Updated June 19, 3 p.m. ET
Republican Sen. Scott Brown’s terms for debating Democratic nominee Elizabeth Warren at the Edward M. Kennedy Institute in Massachusetts were rejected Tuesday, a move that prompted Brown to pull out of the event altogether.
The Kennedy Institute rebuffed the Brown campaign’s demand that Vicki Kennedy, widow of the late Sen. Ted Kennedy and president of the institute named in his honor, pledge to not make any endorsement throughout the Senate race.
“This non-endorsement pledge is unprecedented and is not being required of any other persons or entities. To us, such a pledge seems inappropriate when a non-media sponsor issues a debate invitation,” Kennedy Institute chief operating officer Lisa McBirney and chief of staff Christopher Hogan wrote in a letter released Tuesday.
Brown’s campaign manager Jim Barnett said in an open letter to the institute on Monday:
As the President of the Board of Trustees, Vicki Kennedy assured us in her June 8 letter that the Kennedy Institute is “non-partisan” and would therefore be an appropriate setting for a Senate debate. In order to proceed, we need to know that in keeping with the spirit of neutrality expressed in Vicki Kennedy’s letter that she will not endorse or otherwise get involved in this race.
In their response, McBirney and Hogan noted that Kennedy would not even be asking any actual questions and that similar events were commonplace:
Given the goodwill and understanding of the non-partisan mission of the Institute that Senator Brown has thus far shown, it seems inconsistent that he would now attempt to restrict the activities of Mrs. Kennedy as a condition of accepting a debate that is co-sponsored by an organization with which she is affiliated.

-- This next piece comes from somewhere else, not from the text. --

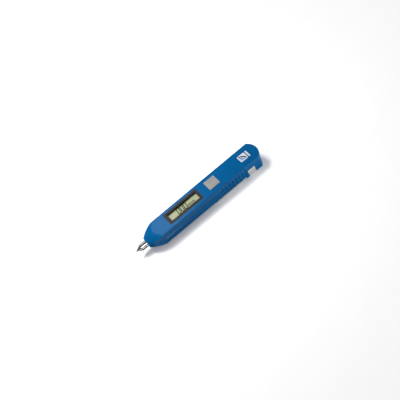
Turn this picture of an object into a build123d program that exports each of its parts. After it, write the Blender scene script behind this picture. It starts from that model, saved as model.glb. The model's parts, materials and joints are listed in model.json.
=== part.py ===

Massachusetts, like many states, has a long history of media-sponsored debates, and quite often, the media outlets that co-sponsor them, such as the Boston Globe and the Boston Herald — or The Des Moines Register, for that matter — also endorse candidates.
That explanation did not satisfy the Brown camp — instead, it prompted Barnett to reject the debate altogether.
“We respect Vicki Kennedy’s decision but we regret that we cannot accept a debate invitation from someone who plans to endorse Scott Brown’s opponent,” Barnett said in a statement to TPM. “The Kennedy Institute cannot hold itself out as a nonpartisan debate sponsor while the president of its board of trustees gets involved in the race on behalf of one of the candidates.”
The Brown camp had also asked for another stipulation. While Brown accepted the choice of Tom Brokaw as moderator, he wanted MSNBC to withdraw as a sponsor. Barnett declared that “we prefer debates with local media sponsors, not out-of-state cable networks with a reputation for political advocacy.”
On this point, the Kennedy Institute indicated a degree of flexibility. McBirney and Hogan wrote that they could hold the debate on a feed available to all Massachusetts stations — and from there, any national cable network could pick up the feed, presumably including MSNBC.